§ **Required work**:
Please output the lines shown below exactly as they appear.

§ **Material**:
....

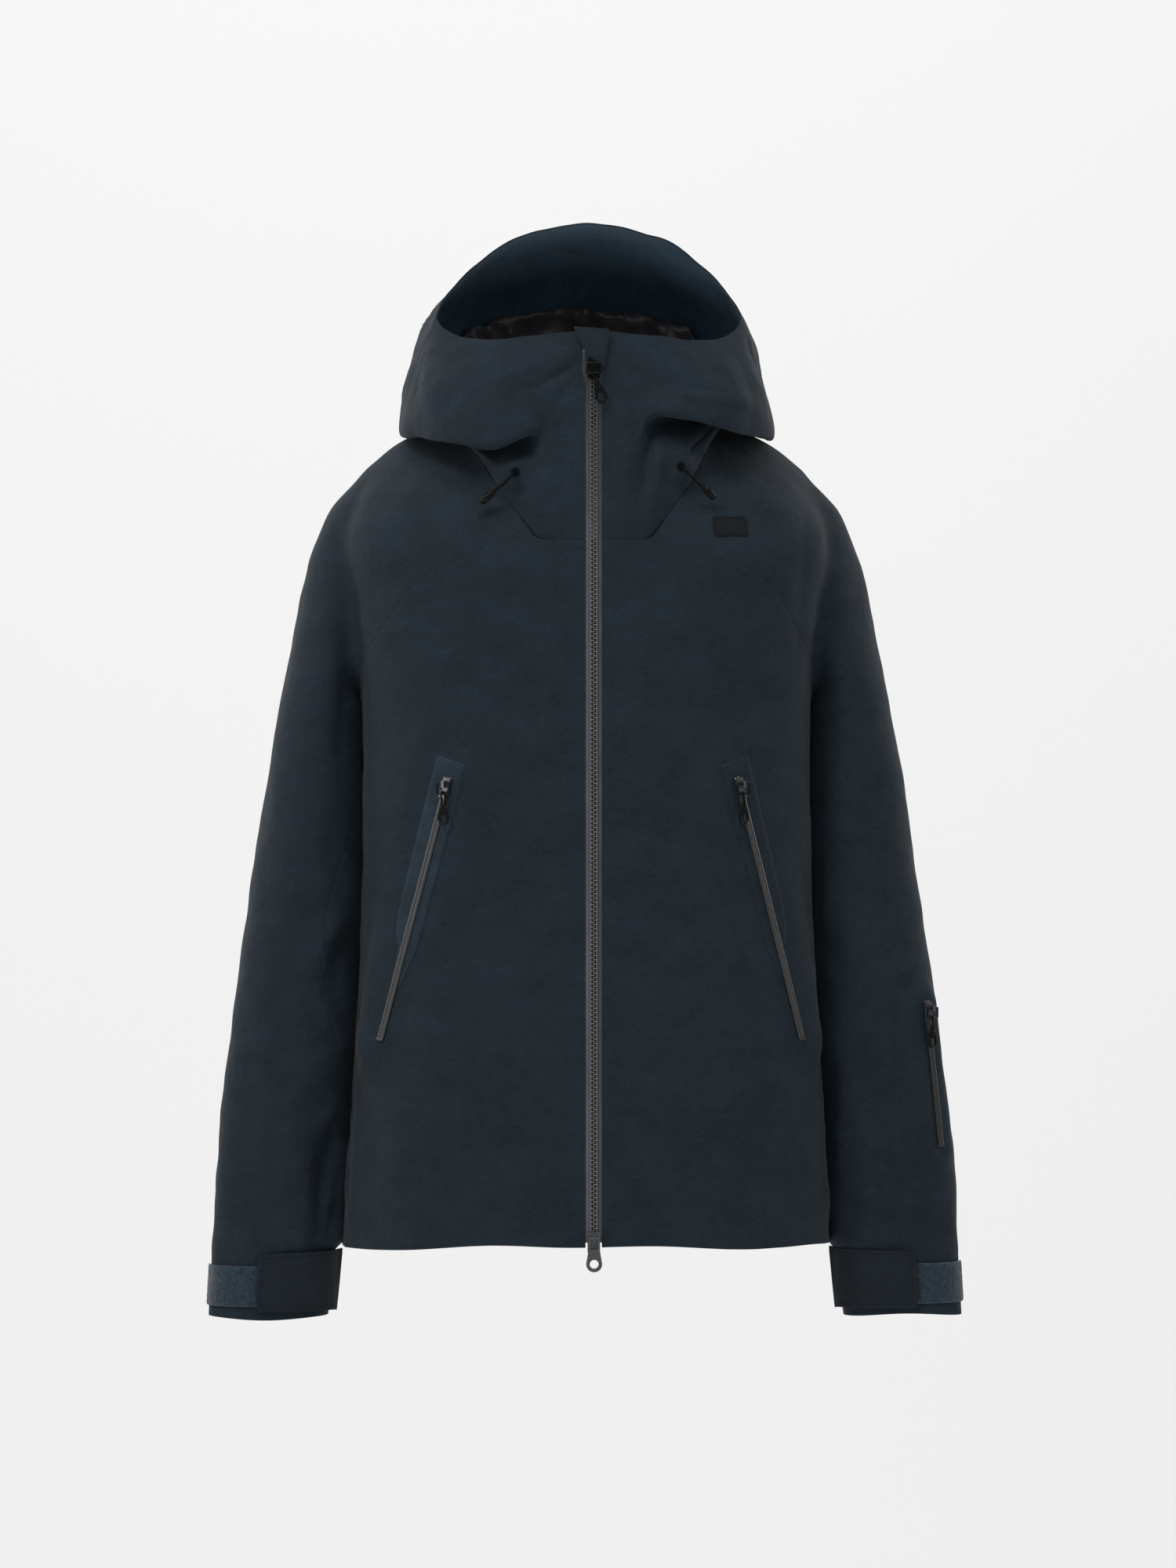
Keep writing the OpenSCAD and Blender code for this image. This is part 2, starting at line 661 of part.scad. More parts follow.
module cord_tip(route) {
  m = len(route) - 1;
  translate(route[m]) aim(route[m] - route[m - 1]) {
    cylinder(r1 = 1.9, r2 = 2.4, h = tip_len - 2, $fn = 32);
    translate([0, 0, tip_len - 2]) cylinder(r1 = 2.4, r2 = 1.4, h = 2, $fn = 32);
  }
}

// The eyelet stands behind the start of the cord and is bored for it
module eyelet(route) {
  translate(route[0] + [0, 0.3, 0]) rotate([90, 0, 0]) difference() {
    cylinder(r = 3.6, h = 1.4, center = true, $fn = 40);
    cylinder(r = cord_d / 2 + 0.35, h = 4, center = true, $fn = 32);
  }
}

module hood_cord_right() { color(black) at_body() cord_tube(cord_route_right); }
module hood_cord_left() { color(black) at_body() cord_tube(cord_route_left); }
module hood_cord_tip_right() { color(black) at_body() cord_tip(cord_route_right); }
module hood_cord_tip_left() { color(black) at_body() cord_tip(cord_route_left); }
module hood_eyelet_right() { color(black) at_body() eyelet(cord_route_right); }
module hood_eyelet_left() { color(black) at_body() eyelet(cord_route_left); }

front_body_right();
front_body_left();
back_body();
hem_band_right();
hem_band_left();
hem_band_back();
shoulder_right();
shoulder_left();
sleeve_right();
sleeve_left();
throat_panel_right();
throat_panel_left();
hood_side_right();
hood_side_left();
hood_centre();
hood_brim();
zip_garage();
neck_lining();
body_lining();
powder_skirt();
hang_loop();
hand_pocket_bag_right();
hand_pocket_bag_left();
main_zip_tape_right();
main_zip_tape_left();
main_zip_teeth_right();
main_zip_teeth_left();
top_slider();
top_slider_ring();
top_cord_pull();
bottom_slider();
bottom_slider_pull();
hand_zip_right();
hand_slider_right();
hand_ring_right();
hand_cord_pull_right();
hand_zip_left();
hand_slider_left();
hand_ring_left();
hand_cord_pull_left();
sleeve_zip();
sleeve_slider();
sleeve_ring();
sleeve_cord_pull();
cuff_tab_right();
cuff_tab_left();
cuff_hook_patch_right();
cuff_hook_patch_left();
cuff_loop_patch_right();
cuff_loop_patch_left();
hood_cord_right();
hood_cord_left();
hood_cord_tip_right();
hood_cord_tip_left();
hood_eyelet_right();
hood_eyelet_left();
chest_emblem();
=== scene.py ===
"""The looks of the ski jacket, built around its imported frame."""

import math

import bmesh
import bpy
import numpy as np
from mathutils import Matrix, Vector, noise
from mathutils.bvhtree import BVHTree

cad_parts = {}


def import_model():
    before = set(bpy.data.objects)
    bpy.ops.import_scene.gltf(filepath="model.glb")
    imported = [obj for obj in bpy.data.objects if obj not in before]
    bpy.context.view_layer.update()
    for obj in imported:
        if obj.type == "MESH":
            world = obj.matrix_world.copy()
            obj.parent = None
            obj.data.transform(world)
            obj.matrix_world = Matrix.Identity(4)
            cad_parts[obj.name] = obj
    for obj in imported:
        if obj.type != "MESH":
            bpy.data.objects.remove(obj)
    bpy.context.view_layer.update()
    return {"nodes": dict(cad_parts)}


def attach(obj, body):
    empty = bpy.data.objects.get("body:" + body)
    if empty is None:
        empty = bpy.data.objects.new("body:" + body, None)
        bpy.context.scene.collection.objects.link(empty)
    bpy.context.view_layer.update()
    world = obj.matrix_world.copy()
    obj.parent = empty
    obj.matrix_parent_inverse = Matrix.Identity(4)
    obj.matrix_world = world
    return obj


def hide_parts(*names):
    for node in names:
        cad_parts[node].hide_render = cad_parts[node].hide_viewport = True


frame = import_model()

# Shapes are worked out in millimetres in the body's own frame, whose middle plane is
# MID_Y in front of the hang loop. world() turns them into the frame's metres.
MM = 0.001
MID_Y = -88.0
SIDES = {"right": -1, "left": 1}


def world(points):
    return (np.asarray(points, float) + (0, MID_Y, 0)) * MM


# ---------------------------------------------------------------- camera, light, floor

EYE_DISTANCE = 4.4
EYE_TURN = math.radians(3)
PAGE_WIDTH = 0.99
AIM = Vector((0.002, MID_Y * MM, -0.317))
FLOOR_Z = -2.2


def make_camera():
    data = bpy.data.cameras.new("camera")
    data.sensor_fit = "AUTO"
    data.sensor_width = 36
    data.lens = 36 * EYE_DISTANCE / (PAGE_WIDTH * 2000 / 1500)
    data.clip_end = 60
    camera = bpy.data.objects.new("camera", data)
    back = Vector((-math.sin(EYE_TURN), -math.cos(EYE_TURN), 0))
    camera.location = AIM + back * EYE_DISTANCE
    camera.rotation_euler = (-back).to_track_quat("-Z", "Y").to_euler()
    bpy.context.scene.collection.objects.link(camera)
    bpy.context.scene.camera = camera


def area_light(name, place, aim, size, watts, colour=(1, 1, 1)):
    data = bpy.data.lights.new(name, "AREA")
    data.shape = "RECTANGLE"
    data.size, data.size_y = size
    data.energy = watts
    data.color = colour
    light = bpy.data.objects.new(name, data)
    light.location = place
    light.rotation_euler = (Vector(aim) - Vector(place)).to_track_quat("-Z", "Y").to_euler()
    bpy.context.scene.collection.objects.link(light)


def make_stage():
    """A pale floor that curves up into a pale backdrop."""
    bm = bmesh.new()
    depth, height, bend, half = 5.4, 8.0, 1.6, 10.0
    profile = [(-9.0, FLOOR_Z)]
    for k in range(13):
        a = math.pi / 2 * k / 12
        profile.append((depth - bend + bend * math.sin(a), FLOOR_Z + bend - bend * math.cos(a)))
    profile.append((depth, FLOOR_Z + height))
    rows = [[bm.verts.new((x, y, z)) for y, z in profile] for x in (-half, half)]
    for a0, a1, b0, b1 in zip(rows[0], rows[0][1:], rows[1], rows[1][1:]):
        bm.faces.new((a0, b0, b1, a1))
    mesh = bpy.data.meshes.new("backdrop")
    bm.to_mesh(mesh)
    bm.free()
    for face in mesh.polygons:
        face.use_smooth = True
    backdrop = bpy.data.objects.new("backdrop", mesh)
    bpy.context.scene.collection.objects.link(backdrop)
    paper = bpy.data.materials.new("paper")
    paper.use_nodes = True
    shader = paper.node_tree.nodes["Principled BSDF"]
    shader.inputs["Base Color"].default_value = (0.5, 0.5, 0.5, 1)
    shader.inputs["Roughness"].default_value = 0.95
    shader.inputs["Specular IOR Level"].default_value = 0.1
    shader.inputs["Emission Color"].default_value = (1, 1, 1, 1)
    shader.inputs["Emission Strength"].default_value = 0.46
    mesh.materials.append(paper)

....

§ **Task output**:
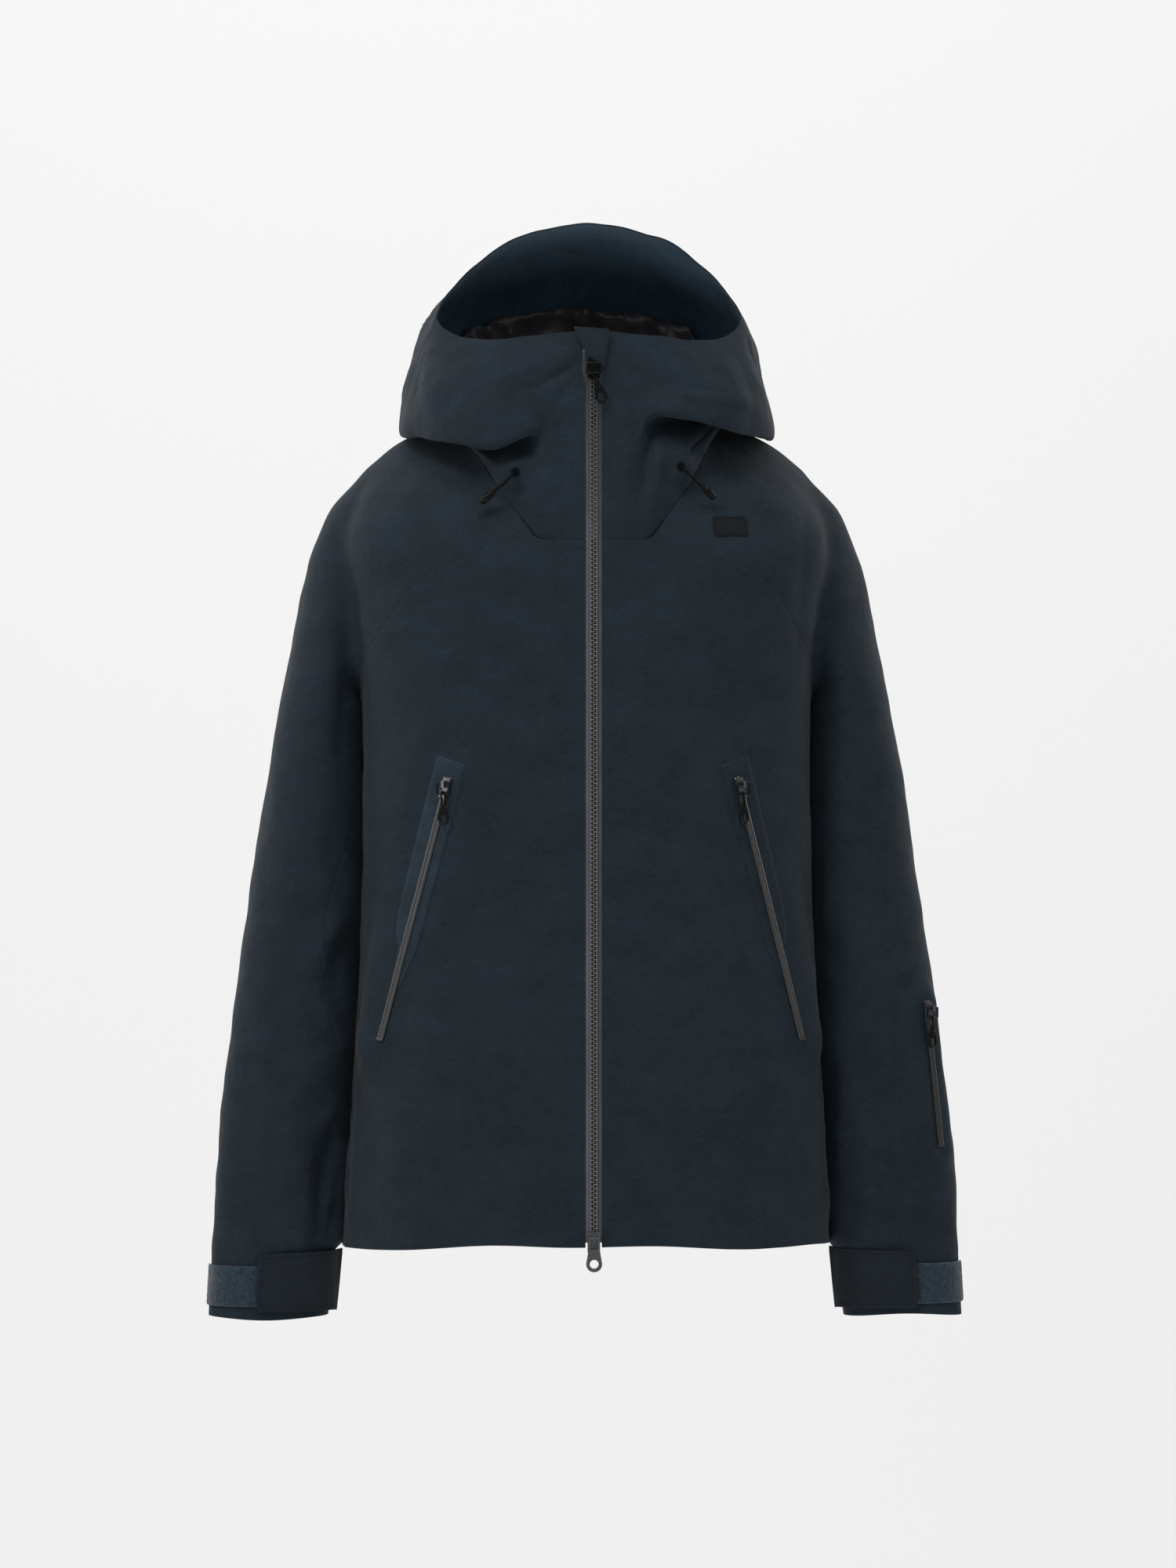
Keep writing the OpenSCAD and Blender code for this image. This is part 2, starting at line 661 of part.scad. More parts follow.
module cord_tip(route) {
  m = len(route) - 1;
  translate(route[m]) aim(route[m] - route[m - 1]) {
    cylinder(r1 = 1.9, r2 = 2.4, h = tip_len - 2, $fn = 32);
    translate([0, 0, tip_len - 2]) cylinder(r1 = 2.4, r2 = 1.4, h = 2, $fn = 32);
  }
}

// The eyelet stands behind the start of the cord and is bored for it
module eyelet(route) {
  translate(route[0] + [0, 0.3, 0]) rotate([90, 0, 0]) difference() {
    cylinder(r = 3.6, h = 1.4, center = true, $fn = 40);
    cylinder(r = cord_d / 2 + 0.35, h = 4, center = true, $fn = 32);
  }
}

module hood_cord_right() { color(black) at_body() cord_tube(cord_route_right); }
module hood_cord_left() { color(black) at_body() cord_tube(cord_route_left); }
module hood_cord_tip_right() { color(black) at_body() cord_tip(cord_route_right); }
module hood_cord_tip_left() { color(black) at_body() cord_tip(cord_route_left); }
module hood_eyelet_right() { color(black) at_body() eyelet(cord_route_right); }
module hood_eyelet_left() { color(black) at_body() eyelet(cord_route_left); }

front_body_right();
front_body_left();
back_body();
hem_band_right();
hem_band_left();
hem_band_back();
shoulder_right();
shoulder_left();
sleeve_right();
sleeve_left();
throat_panel_right();
throat_panel_left();
hood_side_right();
hood_side_left();
hood_centre();
hood_brim();
zip_garage();
neck_lining();
body_lining();
powder_skirt();
hang_loop();
hand_pocket_bag_right();
hand_pocket_bag_left();
main_zip_tape_right();
main_zip_tape_left();
main_zip_teeth_right();
main_zip_teeth_left();
top_slider();
top_slider_ring();
top_cord_pull();
bottom_slider();
bottom_slider_pull();
hand_zip_right();
hand_slider_right();
hand_ring_right();
hand_cord_pull_right();
hand_zip_left();
hand_slider_left();
hand_ring_left();
hand_cord_pull_left();
sleeve_zip();
sleeve_slider();
sleeve_ring();
sleeve_cord_pull();
cuff_tab_right();
cuff_tab_left();
cuff_hook_patch_right();
cuff_hook_patch_left();
cuff_loop_patch_right();
cuff_loop_patch_left();
hood_cord_right();
hood_cord_left();
hood_cord_tip_right();
hood_cord_tip_left();
hood_eyelet_right();
hood_eyelet_left();
chest_emblem();
=== scene.py ===
"""The looks of the ski jacket, built around its imported frame."""

import math

import bmesh
import bpy
import numpy as np
from mathutils import Matrix, Vector, noise
from mathutils.bvhtree import BVHTree

cad_parts = {}


def import_model():
    before = set(bpy.data.objects)
    bpy.ops.import_scene.gltf(filepath="model.glb")
    imported = [obj for obj in bpy.data.objects if obj not in before]
    bpy.context.view_layer.update()
    for obj in imported:
        if obj.type == "MESH":
            world = obj.matrix_world.copy()
            obj.parent = None
            obj.data.transform(world)
            obj.matrix_world = Matrix.Identity(4)
            cad_parts[obj.name] = obj
    for obj in imported:
        if obj.type != "MESH":
            bpy.data.objects.remove(obj)
    bpy.context.view_layer.update()
    return {"nodes": dict(cad_parts)}


def attach(obj, body):
    empty = bpy.data.objects.get("body:" + body)
    if empty is None:
        empty = bpy.data.objects.new("body:" + body, None)
        bpy.context.scene.collection.objects.link(empty)
    bpy.context.view_layer.update()
    world = obj.matrix_world.copy()
    obj.parent = empty
    obj.matrix_parent_inverse = Matrix.Identity(4)
    obj.matrix_world = world
    return obj


def hide_parts(*names):
    for node in names:
        cad_parts[node].hide_render = cad_parts[node].hide_viewport = True


frame = import_model()

# Shapes are worked out in millimetres in the body's own frame, whose middle plane is
# MID_Y in front of the hang loop. world() turns them into the frame's metres.
MM = 0.001
MID_Y = -88.0
SIDES = {"right": -1, "left": 1}


def world(points):
    return (np.asarray(points, float) + (0, MID_Y, 0)) * MM


# ---------------------------------------------------------------- camera, light, floor

EYE_DISTANCE = 4.4
EYE_TURN = math.radians(3)
PAGE_WIDTH = 0.99
AIM = Vector((0.002, MID_Y * MM, -0.317))
FLOOR_Z = -2.2


def make_camera():
    data = bpy.data.cameras.new("camera")
    data.sensor_fit = "AUTO"
    data.sensor_width = 36
    data.lens = 36 * EYE_DISTANCE / (PAGE_WIDTH * 2000 / 1500)
    data.clip_end = 60
    camera = bpy.data.objects.new("camera", data)
    back = Vector((-math.sin(EYE_TURN), -math.cos(EYE_TURN), 0))
    camera.location = AIM + back * EYE_DISTANCE
    camera.rotation_euler = (-back).to_track_quat("-Z", "Y").to_euler()
    bpy.context.scene.collection.objects.link(camera)
    bpy.context.scene.camera = camera


def area_light(name, place, aim, size, watts, colour=(1, 1, 1)):
    data = bpy.data.lights.new(name, "AREA")
    data.shape = "RECTANGLE"
    data.size, data.size_y = size
    data.energy = watts
    data.color = colour
    light = bpy.data.objects.new(name, data)
    light.location = place
    light.rotation_euler = (Vector(aim) - Vector(place)).to_track_quat("-Z", "Y").to_euler()
    bpy.context.scene.collection.objects.link(light)


def make_stage():
    """A pale floor that curves up into a pale backdrop."""
    bm = bmesh.new()
    depth, height, bend, half = 5.4, 8.0, 1.6, 10.0
    profile = [(-9.0, FLOOR_Z)]
    for k in range(13):
        a = math.pi / 2 * k / 12
        profile.append((depth - bend + bend * math.sin(a), FLOOR_Z + bend - bend * math.cos(a)))
    profile.append((depth, FLOOR_Z + height))
    rows = [[bm.verts.new((x, y, z)) for y, z in profile] for x in (-half, half)]
    for a0, a1, b0, b1 in zip(rows[0], rows[0][1:], rows[1], rows[1][1:]):
        bm.faces.new((a0, b0, b1, a1))
    mesh = bpy.data.meshes.new("backdrop")
    bm.to_mesh(mesh)
    bm.free()
    for face in mesh.polygons:
        face.use_smooth = True
    backdrop = bpy.data.objects.new("backdrop", mesh)
    bpy.context.scene.collection.objects.link(backdrop)
    paper = bpy.data.materials.new("paper")
    paper.use_nodes = True
    shader = paper.node_tree.nodes["Principled BSDF"]
    shader.inputs["Base Color"].default_value = (0.5, 0.5, 0.5, 1)
    shader.inputs["Roughness"].default_value = 0.95
    shader.inputs["Specular IOR Level"].default_value = 0.1
    shader.inputs["Emission Color"].default_value = (1, 1, 1, 1)
    shader.inputs["Emission Strength"].default_value = 0.46
    mesh.materials.append(paper)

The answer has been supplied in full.